In recent years, the opioid crisis has stepped into the national spotlight, causing more than 17,000 overdose deaths per year and sparking panicked efforts to curb addiction rates. Although opioids are a global problem, the U.S. prescribes more opioids than other countries, which is especially concerning because many people who abuse opioids initially take the drugs through a prescription, according to the study.
By 2013, a picture of the opioid epidemic had begun to emerge. But from August of that year through 2015, pharmaceutical companies made 434,754 marketing payments totaling $39.7 million to 67,507 physicians in more than 2,200 counties, the study authors found. The figures did not include money tied to opioid research.
Opioid marketing mostly affected counties with mixed racial and ethnic populations, fewer senior citizens and generally wealthier, more educated and employed residents. The Northeast saw the largest concentration of opioid marketing, while the Midwest saw the smallest.
The researchers came to these novel, potentially significant findings through a process of thorough data gathering and analysis.
They aggregated county-level data from two databases from the Centers for Disease Control and Prevention and one from the Centers for Medicare & Medicaid Services. The information spanned more than two years and focused on drug overdoses, pharmaceutical payments to physicians and opioid prescribing.
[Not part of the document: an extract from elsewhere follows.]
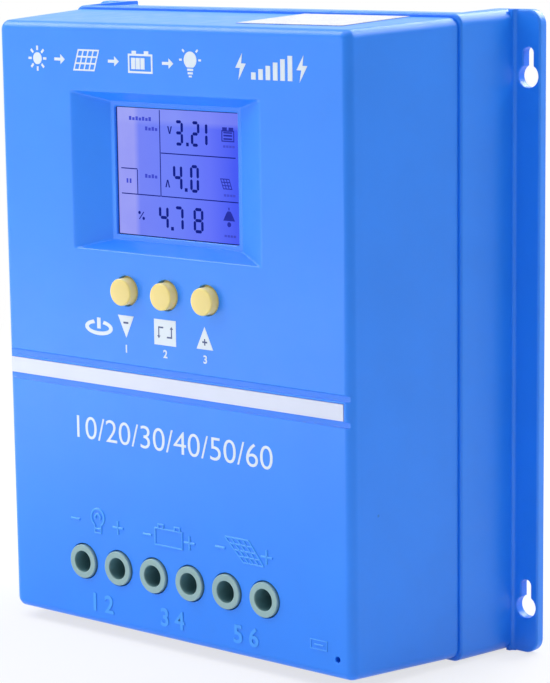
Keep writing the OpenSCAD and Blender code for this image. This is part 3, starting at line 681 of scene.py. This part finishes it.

However affirming or enlightening the findings might be, the data raise a problem. It’s not a question of accuracy or integrity but relevance. In a related JAMA commentary, Jordan Trecki, Ph.D., of the U.S. Drug Enforcement Administration, argued that while the study supports an association between pharma opioid marketing, prescribing and abuse, the data tell a story from a different time.
“… As the opioid epidemic grows, it is evolving beyond prescription medications and heroin to involve illicitly produced fentanyl, fentanyl-related substances and other opioids, either alone or in combination,” Trecki wrote.
And that signals, as other experts have said, the unlikelihood that any single strategy will successfully curb the opioid crisis.